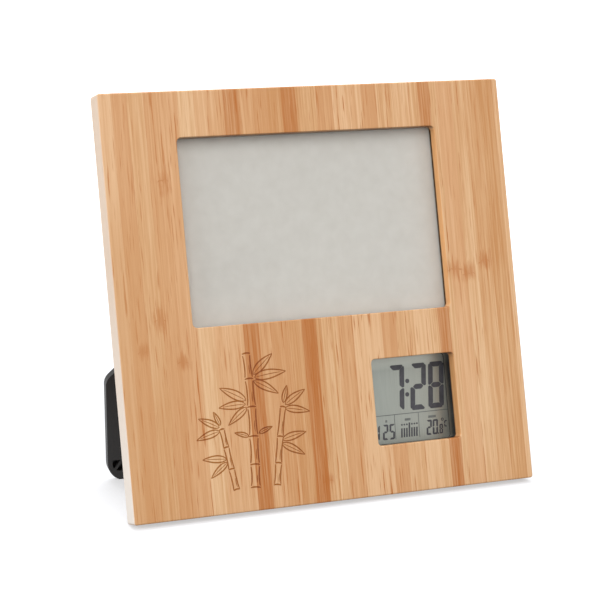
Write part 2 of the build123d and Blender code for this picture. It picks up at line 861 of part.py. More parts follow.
def hinge_pin_rod():
    """The hinge pin, with a flat head at each end."""
    ear_outer = leg_neck_width / 2 + bracket_ear_gap + bracket_ear_thick
    start = ear_outer + pin_seat_play
    rod = rod_x(-start, start, hinge_y, hinge_height, pin_radius)
    rod += rod_x(start, start + pin_head_thick, hinge_y, hinge_height, pin_head_radius)
    return rod + rod_x(-start - pin_head_thick, -start, hinge_y, hinge_height, pin_head_radius)


def bracket_screw(x, z):
    """A short pan-head screw that holds the bracket to the backing board."""
    return pan_screw(x, z, backing_back + bracket_thick, bracket_screw_head_radius,
                     bracket_screw_head_height, bracket_screw_radius,
                     bracket_screw_length + bracket_thick)


def fixed_pieces():
    """Every piece that stays with the board, by name."""
    pieces = {
        "front_board": board_with_openings(),
        "picture_pane": picture_sheet(picture_lip, pane_back, print_half_width, print_half_height),
        "picture_card": picture_sheet(pane_back, card_back, print_half_width, print_half_height),
        "backing_board": backing(),
        "turn_tab_screws": group(turn_tab_screw(side, z) for side in (-1, 1) for z in tab_heights),
        "clock_case": case_shell(),
        "case_board_screws": group(ear_screw(x, z) for x in (ear_left_x, ear_right_x)
                                   for z in ear_heights),
        "clock_cover": rear_cover(),
        "cover_screws": group(cover_screw(x, z) for x, z in boss_places),
        "display_gasket": gasket(),
        "display_panel": display(),
        "display_connector_low": connector(display_low + connector_inset),
        "display_connector_high": connector(display_high - connector_inset - connector_width),
        "circuit_board": circuit(),
        "clock_chip": chip_blob(),
        "quartz_crystal": crystal(),
        "alarm_sounder": sounder(),
        "temperature_sensor": sensor_bead(),
        "switch_domes": group(switch_dome(x) for x in button_xs),
        "cell_left": cell(cell_left_x, True),
        "cell_right": cell(cell_right_x, False),
        "cell_springs": group([cell_spring(cell_left_x, bay_low + contact_thick, True),
                               cell_spring(cell_right_x, bay_high - contact_thick - spring_length,
                                           False)]),
        "cell_link_plate": contact_plate((cell_left_x + cell_right_x) / 2, bay_low,
                                         cell_right_x - cell_left_x + contact_width),
        "cell_terminal_plates": group(contact_plate(x, bay_high - contact_thick, contact_width)
                                      for x in (cell_left_x, cell_right_x)),
        "lead_plus": lead(cell_left_x + contact_width / 2 - lead_plus_side_gap,
                          case_back - lead_plus_back_gap - lead_radius,
                          window_x - lead_landing * 3),
        "lead_minus": lead(cell_right_x + contact_width / 2 - lead_plus_side_gap,
                           case_back - lead_minus_back_gap - lead_radius,
                           window_x - lead_landing * 4),
        "hinge_bracket": bracket(),
        "hinge_pin": hinge_pin_rod(),
        "bracket_screws": group(bracket_screw(x, z) for x, z in bracket_screw_places()),
    }
    return pieces


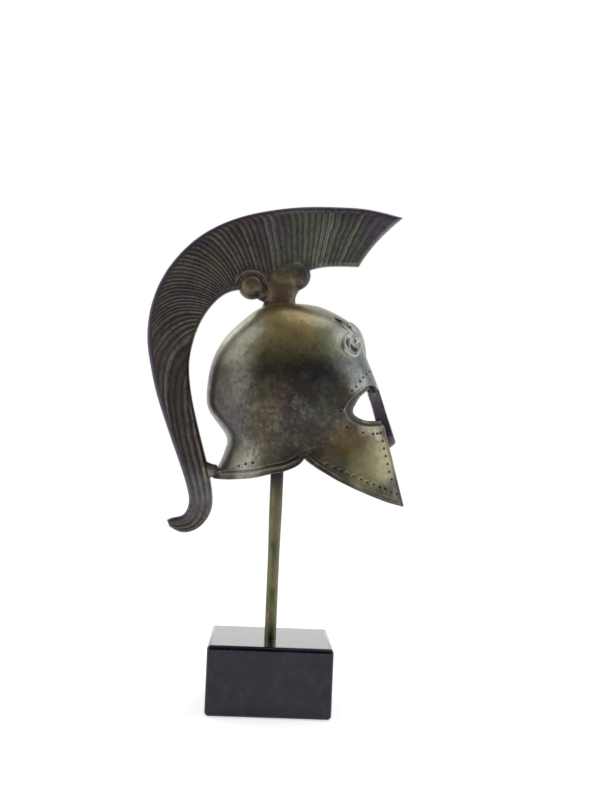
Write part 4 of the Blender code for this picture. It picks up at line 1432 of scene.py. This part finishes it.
BOSS_STEPS = 16
BOSS_FULLNESS = 0.8
ARC_STEPS = 24
ARC_SIDES = 12
ARC_END = 0.06
HOLDER_SIDES = 32
HOLDER_VOXEL = 0.00035
HOLDER_SMOOTHING = 9


def holder_bodies():
    """Closed bodies that overlap and become one, each as rings of points."""
    round_ring = circle(HOLDER_SIDES)
    yield [[(STEM_X + half * c, depth * s, height) for c, s in round_ring] for height, half, depth in STEM]
    for x, z, radius, breadth in BOSSES:
        rings = []
        for tilt in np.pi * np.arange(BOSS_STEPS - 1, 0, -1) / BOSS_STEPS:
            wide, across = radius * math.sin(tilt) ** BOSS_FULLNESS, breadth * math.cos(tilt)
            rings.append([(x + wide * c, -across, z + wide * s) for c, s in round_ring])
        yield rings
    for x, z, radius, start, end, across, thick in ARCS:
        for side in (-1, 1):
            rings = []
            for share in np.linspace(0, 1, ARC_STEPS + 1):
                turn = math.radians(start + (end - start) * share)
                way_x, way_z = math.cos(turn), math.sin(turn)
                fat = thick * math.sqrt(math.sin(math.pi * (ARC_END + (1 - 2 * ARC_END) * share)))
                ring = [(radius + fat * c, side * across + fat * s) for c, s in circle(ARC_SIDES)]
                rings.append([(x + reach * way_x, y, z + reach * way_z) for reach, y in ring])
            yield rings
    yield [[(x, breadth * c, LUG_Z + height * s) for c, s in round_ring] for x, breadth, height in LUG]


points, faces = [], []
for rings in holder_bodies():
    body_points, body_faces = tube(rings)
    faces += [tuple(len(points) + k for k in face) for face in body_faces]
    points += body_points
bodies = mesh_object("holder", points, faces)
modified(bodies, "REMESH", mode="VOXEL", voxel_size=HOLDER_VOXEL)
modified(bodies, "SMOOTH", iterations=HOLDER_SMOOTHING, factor=0.5)
holder = finished(bodies, "crest_holder", crest_material)
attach(holder, "root")
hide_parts("crest")
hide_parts("crest")


# ---------------------------------------------------------------------------------
# Studio. White paper on a table, under soft light from windows and walls above, behind
# and beside it. The room behind the camera is darker.

FLOOR_SIDE = 6.0
FLOOR_DROP = 0.0001
FLOOR_GLOW = 0.62
LIGHTS = (
    # name, place, height of the point it is aimed at, width and height, power
    ("overhead", (0.22, 0.08, 1.08), 0.13, (0.60, 0.60), 1.7),
    ("left_window", (-0.56, 0.60, 0.70), 0.15, (0.40, 0.40), 0.9),
    ("left_front", (-0.77, -0.45, 0.30), 0.12, (0.50, 0.50), 1.0),
    ("right_wall", (0.85, -0.08, 0.42), 0.14, (0.60, 0.80), 1.6),
)
# Turned to the right of +Y, raised and rolled, all in degrees; the lens is in mm.
CAMERA_AT = (-0.00861, -0.53714, 0.12221)
CAMERA_TURNED = 1.865
CAMERA_RAISED = 1.466
CAMERA_ROLLED = 2.403
CAMERA_LENS = 53.99


def white_floor():
    floor = Finish("white_floor")
    paper = floor.fade(floor.noise(0.004, 3), 0.3, 0.7)
    shade = floor.mix(paper, (0.78, 0.78, 0.78), (0.80, 0.80, 0.80))
    floor.fill(floor.shader, {"Base Color": shade, "Roughness": 0.85})
    floor.fill(floor.shader, {"Emission Color": (1.0, 1.0, 1.0, 1.0), "Emission Strength": FLOOR_GLOW})
    return floor.material


bpy.ops.mesh.primitive_plane_add(size=FLOOR_SIDE, location=(0, 0, cad_low.z - FLOOR_DROP))
floor = bpy.context.active_object
floor.name = "studio_floor"
floor.data.materials.append(white_floor())

for name, place, aim_height, size, power in LIGHTS:
    light = bpy.data.lights.new(name, "AREA")
    light.shape = "RECTANGLE"
    light.size, light.size_y = size
    light.energy = power
    lamp = new_object(name, light)
    lamp.location = place
    lamp.rotation_euler = (Vector((0, 0, aim_height)) - Vector(place)).to_track_quat("-Z", "Y").to_euler()

world = bpy.data.worlds.new("studio")
bpy.context.scene.world = world
world.use_nodes = True
world.node_tree.nodes.clear()
air = Nodes(world.node_tree)
_, y, z = air.parts(air.node("ShaderNodeTexCoord").outputs["Generated"])
strength = air.times(air.fade(y, -0.85, 0.15, 0.05, 1.3), air.fade(z, 0.25, 0.90, 1.0, 0.55))
glow = air.node("ShaderNodeBackground", {"Strength": strength}).outputs[0]
white = air.node("ShaderNodeBackground", {"Color": (1, 1, 1, 1), "Strength": 1.0}).outputs[0]
seen = air.node("ShaderNodeLightPath").outputs["Is Camera Ray"]
blend = air.node("ShaderNodeMixShader", {0: seen, 1: glow, 2: white}).outputs[0]
air.node("ShaderNodeOutputWorld", {"Surface": blend})

camera = bpy.data.cameras.new("camera")
camera.lens = CAMERA_LENS
camera.sensor_width = 36.0
camera.clip_start = 0.01
viewer = new_object("camera", camera)
yaw, pitch, roll = (math.radians(angle) for angle in (CAMERA_TURNED, CAMERA_RAISED, CAMERA_ROLLED))
level_right = Vector((math.cos(yaw), -math.sin(yaw), 0))
forward = Vector((math.sin(yaw) * math.cos(pitch), math.cos(yaw) * math.cos(pitch), math.sin(pitch)))
level_up = level_right.cross(forward)
right = level_right * math.cos(roll) + level_up * math.sin(roll)
up = level_up * math.cos(roll) - level_right * math.sin(roll)
turned = Matrix((right, up, -forward)).transposed().to_4x4()
viewer.matrix_world = Matrix.Translation(CAMERA_AT) @ turned
bpy.context.scene.camera = viewer
bpy.context.scene.view_settings.view_transform = "Standard"
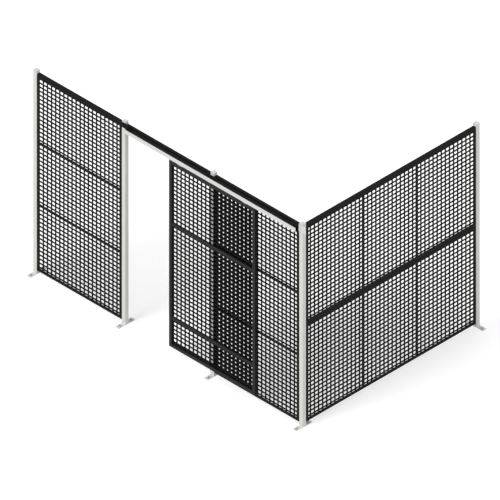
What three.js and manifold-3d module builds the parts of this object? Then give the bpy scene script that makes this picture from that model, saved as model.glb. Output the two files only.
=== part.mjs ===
// Wire mesh partition with a sliding door. A long wall has three bays between four square posts: a mesh
// panel, a doorway and a second mesh panel, which the door leaf slides in front of. A return wall at the
// corner has two wide mesh panels, one on the other, and a fifth post at its end.
//
// Millimetres, +Z up. The origin is the middle of the corner post's foot, on the floor. The long wall runs
// from the corner along -X, the return wall along +Y, and the door hangs on the long wall's -Y side.
import * as THREE from "three";
import { mergeVertices } from "three/addons/utils/BufferGeometryUtils.js";
import Module from "manifold-3d";

const wasm = await Module();
wasm.setup();

// ---- driving dimensions ----

const seat = 0.3; // gap left between two pieces that touch
const overrun = 1; // how far a cut runs past the face that it opens

// The walls
const bayPitch = 1270; // centre to centre of the long wall's posts
const returnPitch = 2489.2; // centre to centre of the corner post and the return wall's end post
const floorGap = 45; // under the panels
const wallHeight = 2438.4; // of the panels

// Posts: square steel tube with a welded foot plate and a pushed-in cap
const postSize = 50.8;
const postWall = 3;
const postRadius = 5;
const postRise = 30.6; // of the tube's upper end above the panels
const capThickness = 3;
const capBevel = 1;
const plugDepth = 20;
const plugWall = 2;
const plugGap = 0.5; // between the cap's plug and the tube's bore
const footLength = 228.6;
const footWidth = 50.8;
const footThickness = 6.35;
const anchorDiameter = 14;
const anchorInset = 30; // from the foot's end to the hole's centre

// Fixed panels: a welded frame of steel angle with the mesh sheet behind its face leg
const angleLeg = 40;
const angleThickness = 3;
const frameSetback = 6.4; // from the posts' outer face back to the frame's face
const stiffenerWidth = 38.1;
const nearStiffener = 825; // from the panel's lower or corner end to the bar's centre
const farStiffener = 845; // from its other end

// Mesh sheets: two layers of welded wire inside a border strip
const wireSize = 12;
const borderThickness = 4;
const columnPitch = 58.6;
const rowPitch = 50.8;
const firstRow = 38.1; // from a panel's lower edge to the middle of its lowest level wire

// Door leaf
const doorLap = 6; // over the jamb on each side when the door is shut
const doorBottom = 101.6;
const doorGap = 12; // between the door's top and the track
const doorDepth = 34;
const doorFace = 38.1; // face width of the frame's tube
const doorWall = 2.5;
const railWidth = 38.1;
const railThickness = 6;
const doorFirstRow = 70.1; // from the leaf's bottom to the middle of its lowest level wire
const lowerRail = 358.8; // from the leaf's bottom to the rail's centre
const upperRail = 1527.2;
const doorOpening = 670.6; // how far the door stands open

// Door track: a box section with a slot along its underside
const trackStart = 67; // from the jamb post's centre to the track's left end
const trackEnd = 36; // from the track's right end to the corner post's centre
const trackDrop = 63.4; // from the panels' top down to the track's underside
const trackHeight = 60;
const trackDepth = 36;
const trackWall = 2.5;
const trackSlot = 11;
const coverThickness = 2;
const coverLip = 8;
const coverDrop = 12; // from the track's top down to the cover's
const bracketThickness = 3;
const bracketLength = 150;
const bracketDrop = 38; // the jamb bracket's height under the track's top
const bracketRise = 28; // and above it
const bracketReach = 27; // of a bracket's flange over the track
const coverPlateLength = 101.6;
const stopLength = 28;

// Hangers and wheels
const hangerInset = 150; // from the leaf's edge to the hanger's centre
const hangerWidth = 60; // of the foot
const hangerNeck = 44; // of the plate where it leaves the foot
const hangerThickness = 6;
const hangerFoot = 5; // thickness of the foot on the door's top rail
const hangerRim = 4; // metal of the plate's head round the boss
const bossDiameter = 16;
const wheelDiameter = 40;
const wheelWidth = 8;
const wheelBevel = 1.5;
const wheelGap = 1; // between a wheel and the track's side wall
const axleDiameter = 10;
const boreGap = 0.3; // round the axle in its bores
const stopGap = 1; // between a wheel and the stop at the end of its run

// Floor guide: a plastic block on an arm, running in the groove of the door's bottom rail
const grooveWidth = 24;
const grooveDepth = 22;
const guideClearance = 2; // on each side of the block
const guideLength = 36;
const guideReach = 16; // how far the block stands up into the groove
const armThickness = 5;
const armDrop = 6; // from the door's bottom down to the arm
const armMargin = 2; // of the arm past each end of the block
const armTab = 50; // height of the tab that is bolted to the post
const armTabWidth = 38.1;
const openLap = 3; // the fully open door's bottom rail reaches this far past the arm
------
Set down each line of the material verbatim, from the first line through the line that contains "bracket_screw_length + bracket_thick)".

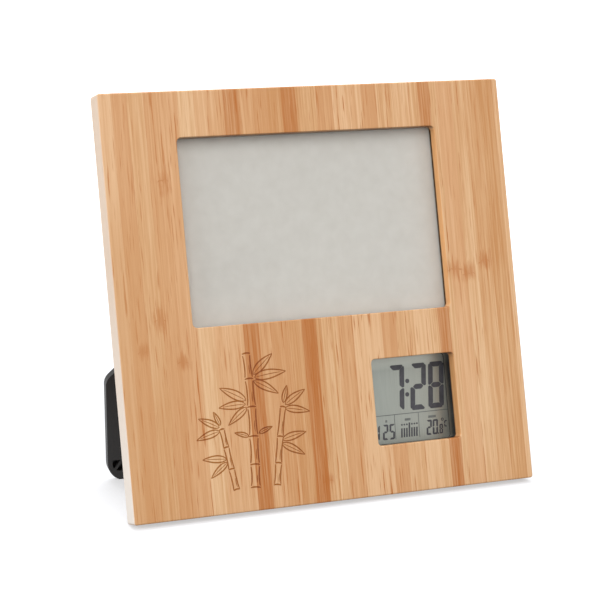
Write part 2 of the build123d and Blender code for this picture. It picks up at line 861 of part.py. More parts follow.
def hinge_pin_rod():
    """The hinge pin, with a flat head at each end."""
    ear_outer = leg_neck_width / 2 + bracket_ear_gap + bracket_ear_thick
    start = ear_outer + pin_seat_play
    rod = rod_x(-start, start, hinge_y, hinge_height, pin_radius)
    rod += rod_x(start, start + pin_head_thick, hinge_y, hinge_height, pin_head_radius)
    return rod + rod_x(-start - pin_head_thick, -start, hinge_y, hinge_height, pin_head_radius)


def bracket_screw(x, z):
    """A short pan-head screw that holds the bracket to the backing board."""
    return pan_screw(x, z, backing_back + bracket_thick, bracket_screw_head_radius,
                     bracket_screw_head_height, bracket_screw_radius,
                     bracket_screw_length + bracket_thick)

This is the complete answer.